Issue d’une nouvelle génération de femmes photographes moyen-orientales, elle défend une photographie « anthropologique » se rapprochant des sujets de ses photos afin d’appréhender leur quotidien dans la plus grande sincérité. D’une formation en médias qui l’a mené à photographier les conflits les plus marquants de notre siècle, elle met en avant un quotidien qu’on ne montre pas aux informations. Elle propose ainsi un contre-pied au photojournalisme auquel nous sommes tous habitués, plus adepte des images sanglantes qu’à la tendresse du quotidien qu’elle photographie sans concession et sans drame.

Elle étend sa démarche dans sa participation au premier collectif de femmes photographes du Moyen-Orient Rawiya dont elle est cofondatrice avec Myriam Abdelaziz, Tamara Abdul Hadi et Laura Boushnak. De fait, Tanya Habjouqa affirme sa photographie comme un médium de communication politique et culturel, afin de soulever des problématiques qui lui tiennent à coeur.

Parmi elles, Tanya Habjouqa se concentre sur la place des femmes au Moyen-Orient dans sa série Women of Gaza qui soutient une féminité à toute épreuve dans le regard capté à travers l’ouverture d’un niqab, le glamour d’une session de lèche-vitrine ou bien le rôle de mère, le tout toujours sur fond de ville en ruines ou de plages qu’on pourrait presque trouver paradisiaques.

Tanya Habjouqa à mi-chemin entre photo journalisme et photo souvenir.

Chaque série comprend son lot de contradictions que Tanya Habjouqa cultive afin de renoncer aux idées souvent manichéennes d’une vie en noir et blanc émanant d’une vision occidentale de l’orient. Elle montre la complexité des enjeux, la tradition et la modernité, la vie et la mort, le rire et la tristesse, l’absurde et le banal dans ce quotidien exalté, presque parfois magnifié.

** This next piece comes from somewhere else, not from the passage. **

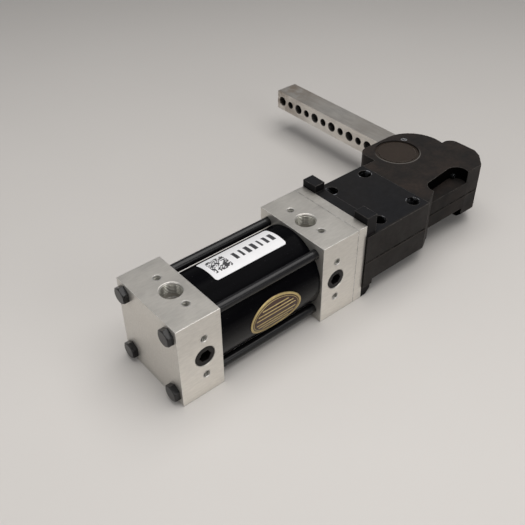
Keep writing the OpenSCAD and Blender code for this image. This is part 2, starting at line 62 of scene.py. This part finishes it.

Dans un autre registre, elle était également exposée à Paris lors de la première biennale des photographes du monde arabe à l’Institut du Monde arabe avec quatre photos issues de sa série Tomorrow there will be apricots (demain il y aura des abricots), traduction d’un proverbe levantin qui signifie « demain n’arrivera jamais » ou encore « dans tes rêves ». Dans cette série, la photographe nous invite dans l’intimité de veuves de guerre syriennes dans les camps de réfugiés de Jordanie.

Entre recueillements, devoir de mémoire, féminité et rage de vivre, ces quatre photographies accompagnées de quelques lignes d’explication suffisent à soulever en nous un flot d’émotions diverses. Il y a la pudeur d’Ashya qui nous dévoile, en écartant un foulard imprimé de noeuds, un bout d’épaule tatouée de cette phrase « Pourquoi m’as-tu quittée lorsque j’avais besoin de toi ? » avant le décès de son mari au front. Cette phrase, les deux amoureux se l’étaient tatouée après une violente dispute pour se rappeler la  douleur de la séparation. Ce tatouage aujourd’hui en dit bien plus qu’elle n’aurait pu l’imaginer.

Il y a cette photo de son mari brandissant une kalachnikov, sur un vieux portable, dernier souvenir qu’elle a de lui. Il y a aussi la lumière dorée du soleil qui pénètre un intérieur où notre regard se pose sur un petit plateau en bois, souvenir du voyage à Beyrouth du défunt mari d’Una. La douceur de ces photos, dont les sujets sont caressés par les rayons du soleil contraste avec l’horreur du chemin qu’ont parcouru ces femmes.

Tanya Habjouqa nous offre donc une photographie du réel qui saisit toute la poésie de la vie et l’humanité de ses modèles afin de nous offrir des instants de grâce qui reflètent une fureur de vivre universelle.

En attendant, une nouvelle exposition à Paris, nous pouvons découvrir ou redécouvrir ses photos de Gaza dans son livre Occupied Pleasures, qui relate les tentatives des Palestiniens d’échapper par l’esprit à leur confinement territorial. Autrement, son site internet propose quelques séries de photos allant des sulfureuses Drag Queens of the Holy Land jusqu’à la résistance des Bédouins contre les plans de relogement à Jérusalem dans Bedouin Resolution.